On to Ngalali Lodge
Today we rose early for breakfast at 7:00 a.m. By about 8:30, we had departed Madi a Thavha Lodge to begin the drive to our next stop.
The three-and-a-half-hour journey may have offered the most beautiful scenery of the trip so far. After a stretch of flat scrubland, the road carried us into a mountainous region—the southern reaches of the Soutpansberg Mountains.
The views were far better than anything I could hope to capture with a camera. We passed through area of untouched wilderness as well as farmland.

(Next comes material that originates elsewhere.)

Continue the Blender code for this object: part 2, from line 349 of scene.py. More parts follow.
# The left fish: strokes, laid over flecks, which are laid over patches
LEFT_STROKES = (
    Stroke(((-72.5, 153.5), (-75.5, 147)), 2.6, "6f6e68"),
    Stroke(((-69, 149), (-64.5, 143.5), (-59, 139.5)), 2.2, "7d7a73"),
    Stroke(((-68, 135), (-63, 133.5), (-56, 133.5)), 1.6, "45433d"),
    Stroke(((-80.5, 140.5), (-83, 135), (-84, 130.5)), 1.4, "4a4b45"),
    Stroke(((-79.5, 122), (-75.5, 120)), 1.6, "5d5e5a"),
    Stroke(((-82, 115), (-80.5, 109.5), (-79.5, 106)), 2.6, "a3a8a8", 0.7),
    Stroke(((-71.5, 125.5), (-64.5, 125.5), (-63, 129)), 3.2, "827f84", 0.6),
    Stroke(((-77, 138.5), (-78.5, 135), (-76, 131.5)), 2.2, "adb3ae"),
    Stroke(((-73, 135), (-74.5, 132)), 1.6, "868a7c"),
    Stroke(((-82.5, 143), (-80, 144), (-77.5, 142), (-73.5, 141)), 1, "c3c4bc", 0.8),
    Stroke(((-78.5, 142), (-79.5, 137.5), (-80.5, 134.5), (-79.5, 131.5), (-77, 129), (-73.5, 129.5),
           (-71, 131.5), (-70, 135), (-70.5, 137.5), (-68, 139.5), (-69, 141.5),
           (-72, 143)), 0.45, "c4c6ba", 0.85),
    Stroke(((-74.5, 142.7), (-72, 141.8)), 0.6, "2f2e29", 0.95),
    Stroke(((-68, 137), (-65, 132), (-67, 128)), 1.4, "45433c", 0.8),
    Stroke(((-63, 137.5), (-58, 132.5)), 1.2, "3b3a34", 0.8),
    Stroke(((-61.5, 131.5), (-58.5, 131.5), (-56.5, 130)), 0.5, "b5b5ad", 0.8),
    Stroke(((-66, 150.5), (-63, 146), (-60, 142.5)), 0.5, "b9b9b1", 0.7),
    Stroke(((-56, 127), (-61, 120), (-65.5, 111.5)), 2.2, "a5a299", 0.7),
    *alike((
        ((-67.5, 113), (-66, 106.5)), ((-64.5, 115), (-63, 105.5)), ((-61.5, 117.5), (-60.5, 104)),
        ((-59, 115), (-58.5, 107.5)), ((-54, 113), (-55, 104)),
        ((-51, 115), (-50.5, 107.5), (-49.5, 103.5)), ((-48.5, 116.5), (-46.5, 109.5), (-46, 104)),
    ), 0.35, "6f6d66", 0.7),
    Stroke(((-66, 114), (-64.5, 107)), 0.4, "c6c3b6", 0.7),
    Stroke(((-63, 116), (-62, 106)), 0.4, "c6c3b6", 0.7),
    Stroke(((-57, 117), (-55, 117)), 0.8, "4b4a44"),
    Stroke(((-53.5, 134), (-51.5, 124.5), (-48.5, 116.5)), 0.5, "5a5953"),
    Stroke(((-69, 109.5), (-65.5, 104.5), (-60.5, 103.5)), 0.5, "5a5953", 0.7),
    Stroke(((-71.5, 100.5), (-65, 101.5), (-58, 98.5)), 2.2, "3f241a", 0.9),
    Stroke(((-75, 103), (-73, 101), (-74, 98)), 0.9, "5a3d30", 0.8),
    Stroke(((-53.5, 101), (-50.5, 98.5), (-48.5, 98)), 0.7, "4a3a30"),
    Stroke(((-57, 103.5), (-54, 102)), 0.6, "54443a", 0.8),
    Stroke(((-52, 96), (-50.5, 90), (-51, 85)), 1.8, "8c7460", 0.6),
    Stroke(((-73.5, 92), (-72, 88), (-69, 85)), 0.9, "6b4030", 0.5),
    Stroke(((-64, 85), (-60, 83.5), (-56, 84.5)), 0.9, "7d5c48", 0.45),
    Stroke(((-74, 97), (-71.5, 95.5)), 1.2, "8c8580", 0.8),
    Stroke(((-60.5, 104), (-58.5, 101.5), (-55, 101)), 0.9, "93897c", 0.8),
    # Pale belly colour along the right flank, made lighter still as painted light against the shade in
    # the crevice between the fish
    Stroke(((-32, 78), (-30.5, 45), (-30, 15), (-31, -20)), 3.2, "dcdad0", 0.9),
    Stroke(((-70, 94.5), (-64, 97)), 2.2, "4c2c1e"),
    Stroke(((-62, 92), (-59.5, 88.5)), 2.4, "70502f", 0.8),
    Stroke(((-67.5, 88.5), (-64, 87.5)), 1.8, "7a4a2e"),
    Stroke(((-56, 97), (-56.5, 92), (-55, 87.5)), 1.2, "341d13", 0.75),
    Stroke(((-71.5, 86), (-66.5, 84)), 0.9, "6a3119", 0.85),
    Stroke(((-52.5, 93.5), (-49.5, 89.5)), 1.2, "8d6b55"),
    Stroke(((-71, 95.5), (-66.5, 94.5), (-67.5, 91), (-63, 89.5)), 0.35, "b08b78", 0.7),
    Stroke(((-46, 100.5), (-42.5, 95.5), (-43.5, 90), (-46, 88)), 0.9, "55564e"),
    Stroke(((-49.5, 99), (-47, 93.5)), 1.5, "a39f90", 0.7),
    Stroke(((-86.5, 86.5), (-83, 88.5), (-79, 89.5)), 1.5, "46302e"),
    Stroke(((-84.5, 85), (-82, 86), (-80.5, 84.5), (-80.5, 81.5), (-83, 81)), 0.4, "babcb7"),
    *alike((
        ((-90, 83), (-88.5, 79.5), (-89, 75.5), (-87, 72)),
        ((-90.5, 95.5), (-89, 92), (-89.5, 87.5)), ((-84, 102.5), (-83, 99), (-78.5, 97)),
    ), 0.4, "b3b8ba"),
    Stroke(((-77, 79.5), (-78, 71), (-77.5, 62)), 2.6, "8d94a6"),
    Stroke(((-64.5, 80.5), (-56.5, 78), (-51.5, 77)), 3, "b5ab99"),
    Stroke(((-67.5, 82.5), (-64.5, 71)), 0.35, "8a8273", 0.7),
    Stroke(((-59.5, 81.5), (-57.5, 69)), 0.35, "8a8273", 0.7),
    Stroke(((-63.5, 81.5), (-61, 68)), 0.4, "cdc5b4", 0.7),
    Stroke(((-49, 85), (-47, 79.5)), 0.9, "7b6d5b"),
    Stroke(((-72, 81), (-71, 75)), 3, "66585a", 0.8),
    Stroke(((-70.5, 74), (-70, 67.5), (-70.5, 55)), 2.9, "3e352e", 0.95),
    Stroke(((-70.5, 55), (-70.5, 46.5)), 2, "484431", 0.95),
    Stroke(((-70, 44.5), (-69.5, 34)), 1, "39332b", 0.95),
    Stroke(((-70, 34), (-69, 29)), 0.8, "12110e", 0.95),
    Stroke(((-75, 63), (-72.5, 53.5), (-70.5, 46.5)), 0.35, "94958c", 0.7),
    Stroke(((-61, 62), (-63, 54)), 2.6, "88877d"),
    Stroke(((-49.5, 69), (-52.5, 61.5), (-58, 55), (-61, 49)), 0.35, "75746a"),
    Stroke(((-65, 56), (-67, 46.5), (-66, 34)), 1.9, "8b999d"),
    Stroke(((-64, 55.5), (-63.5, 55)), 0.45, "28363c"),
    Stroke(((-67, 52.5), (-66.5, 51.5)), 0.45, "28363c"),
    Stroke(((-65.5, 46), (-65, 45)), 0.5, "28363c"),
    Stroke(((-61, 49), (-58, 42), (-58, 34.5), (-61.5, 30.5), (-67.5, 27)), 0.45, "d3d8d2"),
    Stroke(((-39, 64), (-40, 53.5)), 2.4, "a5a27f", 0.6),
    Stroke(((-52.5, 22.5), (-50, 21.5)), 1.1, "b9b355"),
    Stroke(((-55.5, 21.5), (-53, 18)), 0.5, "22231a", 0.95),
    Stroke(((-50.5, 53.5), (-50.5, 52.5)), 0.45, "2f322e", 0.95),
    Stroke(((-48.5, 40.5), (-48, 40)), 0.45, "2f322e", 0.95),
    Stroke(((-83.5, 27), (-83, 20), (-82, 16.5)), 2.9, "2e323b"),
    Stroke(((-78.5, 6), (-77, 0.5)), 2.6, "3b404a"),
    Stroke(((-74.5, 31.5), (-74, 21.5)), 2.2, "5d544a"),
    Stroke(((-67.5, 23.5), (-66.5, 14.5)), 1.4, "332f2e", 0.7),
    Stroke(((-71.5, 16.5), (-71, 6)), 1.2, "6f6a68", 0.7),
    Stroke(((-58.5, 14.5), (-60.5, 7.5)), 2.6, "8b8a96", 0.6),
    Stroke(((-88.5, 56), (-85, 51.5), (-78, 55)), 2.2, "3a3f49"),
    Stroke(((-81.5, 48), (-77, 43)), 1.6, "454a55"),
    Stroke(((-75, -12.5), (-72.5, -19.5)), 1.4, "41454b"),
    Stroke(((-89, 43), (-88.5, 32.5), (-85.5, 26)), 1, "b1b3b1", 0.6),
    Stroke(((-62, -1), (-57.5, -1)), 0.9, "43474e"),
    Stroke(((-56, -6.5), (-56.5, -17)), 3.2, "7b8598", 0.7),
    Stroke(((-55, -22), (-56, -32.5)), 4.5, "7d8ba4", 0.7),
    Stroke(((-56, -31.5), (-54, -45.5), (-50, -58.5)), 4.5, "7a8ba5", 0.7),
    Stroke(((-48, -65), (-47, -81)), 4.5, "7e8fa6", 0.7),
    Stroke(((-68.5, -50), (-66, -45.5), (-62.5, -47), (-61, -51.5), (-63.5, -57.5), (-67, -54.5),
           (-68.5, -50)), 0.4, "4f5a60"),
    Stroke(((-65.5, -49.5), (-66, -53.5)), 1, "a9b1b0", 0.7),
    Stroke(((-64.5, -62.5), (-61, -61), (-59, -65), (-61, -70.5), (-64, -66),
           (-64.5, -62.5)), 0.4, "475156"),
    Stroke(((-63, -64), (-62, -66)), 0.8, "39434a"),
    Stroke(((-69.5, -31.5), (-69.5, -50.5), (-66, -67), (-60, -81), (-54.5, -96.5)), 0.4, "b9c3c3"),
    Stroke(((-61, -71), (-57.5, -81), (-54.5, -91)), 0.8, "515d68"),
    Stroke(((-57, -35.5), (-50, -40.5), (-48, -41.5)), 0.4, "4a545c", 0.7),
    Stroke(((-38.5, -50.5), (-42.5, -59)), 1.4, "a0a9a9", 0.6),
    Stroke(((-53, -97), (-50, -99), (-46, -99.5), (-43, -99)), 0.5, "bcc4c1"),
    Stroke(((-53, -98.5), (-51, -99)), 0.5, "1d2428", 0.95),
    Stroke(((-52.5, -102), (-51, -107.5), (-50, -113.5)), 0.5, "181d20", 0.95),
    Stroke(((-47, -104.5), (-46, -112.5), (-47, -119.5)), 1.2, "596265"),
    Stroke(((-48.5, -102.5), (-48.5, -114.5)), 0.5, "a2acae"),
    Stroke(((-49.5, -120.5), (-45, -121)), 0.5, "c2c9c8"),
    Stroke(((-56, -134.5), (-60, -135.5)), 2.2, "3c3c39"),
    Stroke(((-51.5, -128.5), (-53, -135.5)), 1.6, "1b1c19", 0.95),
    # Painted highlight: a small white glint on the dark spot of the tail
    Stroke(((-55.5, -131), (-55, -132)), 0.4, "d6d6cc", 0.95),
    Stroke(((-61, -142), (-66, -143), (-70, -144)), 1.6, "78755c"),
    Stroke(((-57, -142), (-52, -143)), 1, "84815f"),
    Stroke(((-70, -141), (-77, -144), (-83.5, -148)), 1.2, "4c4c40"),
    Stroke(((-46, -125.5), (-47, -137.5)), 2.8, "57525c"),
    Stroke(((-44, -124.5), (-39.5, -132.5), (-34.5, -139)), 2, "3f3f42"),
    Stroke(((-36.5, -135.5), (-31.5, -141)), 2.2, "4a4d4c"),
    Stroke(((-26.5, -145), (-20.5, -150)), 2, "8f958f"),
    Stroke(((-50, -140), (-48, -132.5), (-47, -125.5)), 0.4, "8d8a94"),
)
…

The mountains revealed themselves to be remarkably productive country. The Soutpansberg’s well-watered plateau catches some of the highest rainfall in South Africa, and that abundance shows in the patchwork of cultivation draped across the slopes and valleys. This is rich farming land—the nearby Levubu valley is famous for its subtropical bounty of litchis, avocados, bananas, macadamias, and pecans, while the higher, cooler ground gives way to vegetable plots, cattle, and stands of timber. Among the most striking sights were the plantations of eucalyptus, their tall, silver-trunked ranks marching in orderly rows across the hillsides. Though not native to Africa—they were brought from Australia—these fast-growing gums have long been planted here for timber, poles, and firewood, and their pale bark and aromatic leaves have become a familiar feature of the South African highlands.

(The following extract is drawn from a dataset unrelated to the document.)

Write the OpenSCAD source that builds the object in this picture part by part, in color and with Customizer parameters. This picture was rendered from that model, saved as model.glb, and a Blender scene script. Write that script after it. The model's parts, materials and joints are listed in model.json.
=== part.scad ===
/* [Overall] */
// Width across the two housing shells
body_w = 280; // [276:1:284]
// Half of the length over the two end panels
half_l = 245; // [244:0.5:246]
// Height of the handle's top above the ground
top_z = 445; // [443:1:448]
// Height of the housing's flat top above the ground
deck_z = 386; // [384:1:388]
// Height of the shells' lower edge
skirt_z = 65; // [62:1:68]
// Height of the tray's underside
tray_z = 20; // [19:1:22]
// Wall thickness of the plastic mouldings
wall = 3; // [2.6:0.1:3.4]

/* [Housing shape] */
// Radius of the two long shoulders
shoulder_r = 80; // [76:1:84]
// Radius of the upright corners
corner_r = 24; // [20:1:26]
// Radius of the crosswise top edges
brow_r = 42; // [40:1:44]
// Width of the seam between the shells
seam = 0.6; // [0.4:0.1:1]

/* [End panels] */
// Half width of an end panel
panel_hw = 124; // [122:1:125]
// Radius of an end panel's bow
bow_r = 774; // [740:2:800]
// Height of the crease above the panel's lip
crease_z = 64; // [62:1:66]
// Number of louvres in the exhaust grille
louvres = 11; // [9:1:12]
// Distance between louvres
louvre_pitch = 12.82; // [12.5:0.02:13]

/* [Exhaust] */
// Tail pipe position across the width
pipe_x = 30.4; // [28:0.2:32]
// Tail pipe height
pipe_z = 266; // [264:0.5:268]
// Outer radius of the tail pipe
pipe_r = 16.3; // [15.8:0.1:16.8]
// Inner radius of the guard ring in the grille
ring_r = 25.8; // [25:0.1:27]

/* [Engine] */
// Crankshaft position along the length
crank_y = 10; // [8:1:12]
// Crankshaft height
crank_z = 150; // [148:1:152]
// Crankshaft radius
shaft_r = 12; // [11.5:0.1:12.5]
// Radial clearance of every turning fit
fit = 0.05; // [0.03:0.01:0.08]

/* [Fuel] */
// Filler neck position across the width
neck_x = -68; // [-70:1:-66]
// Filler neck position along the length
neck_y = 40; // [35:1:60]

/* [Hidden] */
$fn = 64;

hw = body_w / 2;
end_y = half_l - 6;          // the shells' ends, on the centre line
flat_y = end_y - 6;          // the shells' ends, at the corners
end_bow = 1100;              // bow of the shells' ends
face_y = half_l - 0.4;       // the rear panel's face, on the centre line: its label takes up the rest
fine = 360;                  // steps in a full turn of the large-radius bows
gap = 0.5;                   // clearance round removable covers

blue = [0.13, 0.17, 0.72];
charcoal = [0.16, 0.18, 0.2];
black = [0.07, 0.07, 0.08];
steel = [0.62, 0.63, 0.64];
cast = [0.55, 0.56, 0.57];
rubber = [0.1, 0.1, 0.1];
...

Along the way we stopped at the Leydsdorp Baobab, a roadside giant near the old gold-rush town of the same name. Said to be over two thousand years old, it stands more than twenty metres tall, its branches spreading like a great leafy tent nearly to the ground. We paid a small fee to the caretaker, climbed the ladder to where the branches begin, and stepped inside the hollow trunk. Its trunk is etched with generations of old graffiti, and local legend warns that anyone who picks a single one of its flowers will be eaten by a lion. It was a memorable place to stretch our legs and stand in the presence of something so ancient.
We arrived to Grietjie Private Nature Reserve just before 1:00pm. It sits in the northern section of the Balule Nature Reserve, about 30 km south of Phalaborwa in Limpopo, with roughly 6 km of frontage on the perennial Olifants River. It forms part of the Greater Kruger ecosystem and the UNESCO-proclaimed Kruger to Canyons Biosphere Reserve. Because the old fences between Balule and Kruger National Park have come down, wildlife moves freely across the whole region, making this a genuine Big Five area where elephant, lion, leopard, buffalo, and rhino all roam, alongside waterbuck, hippo, crocodile, and close to 280 species of birds.

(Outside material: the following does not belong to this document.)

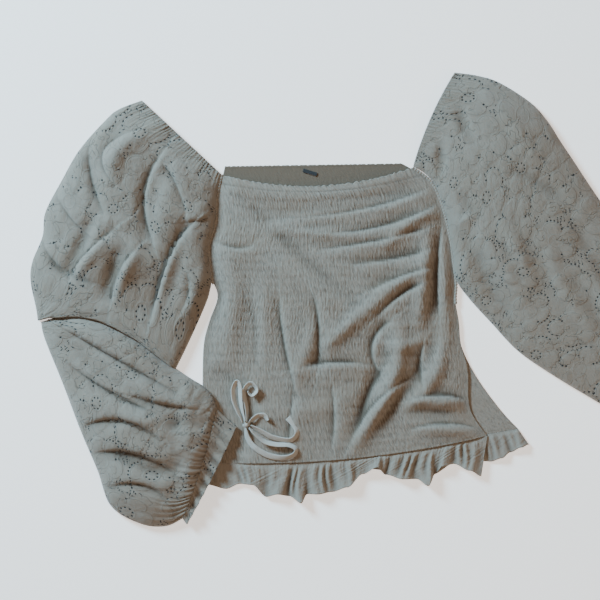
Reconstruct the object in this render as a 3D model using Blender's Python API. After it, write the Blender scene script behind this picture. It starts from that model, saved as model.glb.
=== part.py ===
# Off-shoulder top with a shirred body and puffed lace sleeves, laid flat on its back.
# The body's back rests on the floor, the front lies on it, and the left sleeve is folded at the elbow
# so that its tied cuff lies on the hem. +Y points to the neckline and +Z up, away from the floor.
# Sizes and places are in millimetres until a mesh is made.
import math

import bmesh
import bpy

MM = 0.001
COLLECTION = "off_shoulder_top"

# Cloth walls and the gap between two pieces
COTTON_WALL = 2.0
FRILL_WALL = 1.4
LACE_WALL = 1.7
GAP = 0.3

# Shirring of the body: elastic rows pulled into the cloth
SHIRR_PITCH = 12.0
SHIRR_RELIEF = 0.45
NECK_RUFFLE = 1.3
BODY_COLUMNS = 25
BACK_ROWS = 14
BACK_COLUMNS = 12

# Air between the body's front and back, and how the front's edges go down to the back
BODY_LOFT = 3.2
EDGE_BAND = 0.10
FRONT_FLOOR = COTTON_WALL + GAP

# Where the folded sleeve's cuff presses the body flat, and how high it lies there
CUFF_PRESS_FROM = (-116, -150)
CUFF_PRESS_TO = (-160, -300)
CUFF_PRESS_REACH = 42
CUFF_PRESS_EDGE = 26
CUFF_PILE = 6.4
PILE_START_X = -178
PILE_RUN = 26

# Rings of the sleeve tubes
SIDE_INSET = 3.5
BOTTOM_POINTS = 5
UPPER_SLEEVE_RINGS = 19
FOREARM_RINGS = 14
RIGHT_SLEEVE_RINGS = 25
SLEEVE_TOP_POINTS = 17
CUFF_TOP_POINTS = 19
END_WALL = 0.2

# Tie tape
TAPE_WIDTH = 9.0
TAPE_THICKNESS = 1.2
KNOT_SIZE = (11.0, 7.5, 7.0)

# How far around a place the front panel is searched for its highest point
REST_REACH = 9.0

LABEL_SIZE = (20.0, 5.0, 0.8)
LABEL_AT = (14.0, 178.5)
LABEL_TURN = -17.0

# Body sections from the neckline to the top of the hem frill
# left x, left y, right x, right y, sag of the row in the middle
FRONT_SECTIONS = (
    (-109, 175, 157, 185, -21),
    (-115, 148, 186, 161, -14),
    (-118, 108, 202, 119, -6),
    (-127, 73, 209, 88, -2),
    (-123, 31, 217, 29, 0),
    (-115, 5, 217, 0, 0),
    (-126, -28, 222, -30, 0),
    (-134, -58, 225, -62, 0),
    (-136, -96, 235, -98, 0),
    (-136, -154, 238, -152, -4),
    (-134, -227, 262, -190, -14),
)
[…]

Ngalali Retreat, is a small family-owned lodge run by its South African-Italian owners, with a waterhole that draws elephants and warthogs and game and birdlife to be enjoyed right from the patio. We are the only guests for the next three nights.
But … at the end of the drive we caught sure of the pièce de résistance, a leopard. They are quite elusive and I didn’t have my hopes up to see one. It was a picture perfect sighting.
And then dinner. The owners of this lodge are Italian immigrants to South Africa. Our dinner was excellent: spring buck carpaccio, spinach ravioli, and fettuccini bolognese — tiramisu for desert.